In operation, during a first part of the rotation of the butterfly shutter 12 about the axis of rotation 11 from its rest position in contact with the seat 4, the outer profile of each flange 16 is maintained at a substantially constant and relatively small (normally of the order of some tenths of a millimetre) distance from the relative end surface 21 allowing the passage, through the port 4a, substantially only of the fluid passing through that part of each end section of each groove 20 which is gradually exposed by the butterfly shutter 12. Since the section of each groove 20 is triangular with its vertex facing outwards, the free port through which the fluid may flow increases in a relatively modest way with the variation of the angle of opening of the butterfly shutter 12 when the outer profile of each flange 16 of the butterfly shutter 12 remains facing the relative end surface 21 allowing the control device 1 to control, with relatively high precision, the flow of fluid through the port 4a at relatively small opening angles from the above-mentioned closed position.

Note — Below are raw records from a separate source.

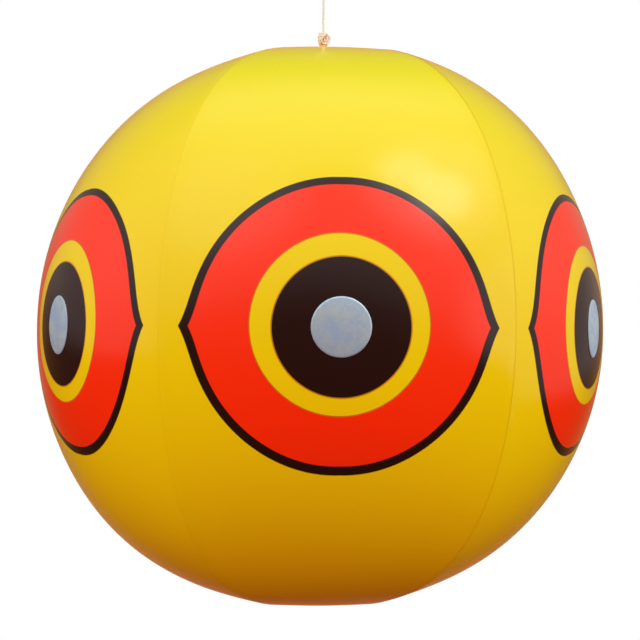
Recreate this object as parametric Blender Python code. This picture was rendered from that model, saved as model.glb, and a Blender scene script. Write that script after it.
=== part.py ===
"""Bird scare balloon, hung on its cord.

An inflated vinyl ball of six welded gores. Each gore carries one big printed eye, with a reflective
sticker as its pupil. A patch covers the gore tips at each pole: the top one carries the hanging tab and
its cord, and the bottom one the filling valve with its plug and check flap.

Metres, +Z up. The front eye looks along -Y. The origin is the inner top of the hanging loop, where a
hook, a nail or a branch holds the balloon. A level is a height above the ball's centre.
"""

import bisect
import math

import bmesh
import bpy

# Ball, at the middle of a gore
BALL_RADIUS = 0.2000
POLE_LEVEL = 0.1985
PROFILE_POWER = 2.144  # 2 is an ellipse, and more is squarer
SEAM_EQUATOR_SHARE = 1.028  # a seam's radius on the equator, over the gore's own
SEAM_POLE_SHARE = 1.092
SEAM_POWER = 2.4
GORES = 6

# Film, and the welds that join it
FILM = 0.0003
GAP = 0.0003
LAP_WIDTH = 0.0050
JOGGLE_WIDTH = 0.0020
TIP_RADIUS = 0.0200  # where the gores are cut off under the patches
PATCH_RADIUS = 0.0400

# Reflective pupil stickers
PUPIL_RADIUS = 0.0170
PUPIL_FILM = 0.0003

# Cord and its knots
CORD_RADIUS = 0.0010
CORD_LENGTH = 0.0350
NECK_LENGTH = 0.0010  # the cord narrows here, so that it can lean under the upper knot
NECK_SHARE = 0.35
KNOT_RADIUS = 0.0051
KNOT_END_RADIUS = 0.0026
KNOT_HEIGHT = 0.0090
KNOT_GROOVE = 0.0006
KNOT_WRAPS = 3
BIGHT_BEND = 0.0013  # radius of the cord's turns beside the tab
BIGHT_SINK = 0.0020  # how far the bight's ends run into the knot
LOOP_ROUTE = [
    (-0.0013, 0.0, 0.0),
    (-0.0015, 0.0, 0.0040),
    (-0.0046, 0.0, 0.0120),
    (-0.0080, 0.0, 0.0205),
    (-0.0078, 0.0, 0.0280),
    (-0.0042, 0.0, 0.0326),
    (0.0, 0.0, 0.0340),
    (0.0042, 0.0, 0.0326),
    (0.0078, 0.0, 0.0280),
    (0.0080, 0.0, 0.0205),
    (0.0046, 0.0, 0.0120),
    (0.0015, 0.0, 0.0040),
    (0.0013, 0.0, 0.0),
]

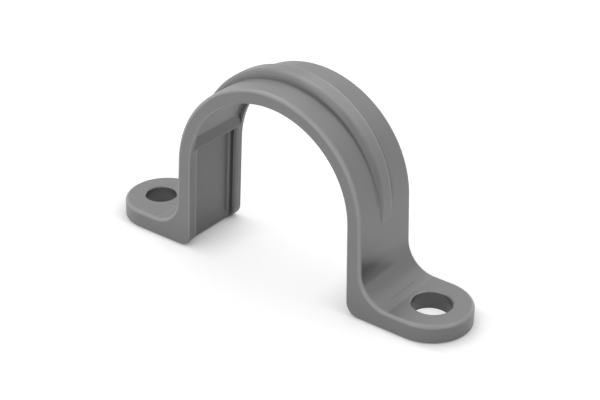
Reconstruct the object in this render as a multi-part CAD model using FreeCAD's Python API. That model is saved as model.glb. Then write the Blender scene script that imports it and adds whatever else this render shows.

The variant shown in FIG. 3 relates to a control device 23 similar to the control device 1, whose members bear the same reference numerals as corresponding members of the control device 1.

The control device 23 differs from the control device 1 substantially only in that, in the control device 23, each end surface 21 is shaped as a parabolic or elliptical crown such that the points A arranged along a same generatrix of the convex surface 22 are disposed, with respect to the corresponding points B of the end surface 21, at distances that are relatively small but that grow as the distance of the points A from the transverse median plane 7 increases.

The variant shown in FIG. 4 is completely identical to the variant shown in FIG. 3, from which it differs only in that, in the variant of FIG. 4, the grooves 20 are omitted.

According to a variant which is not shown, each fixed shutter member 18 does not form a single piece with the respective portion 5, but is disposed within the respective portion 5 and in contact with an inner surface of this respective portion 5.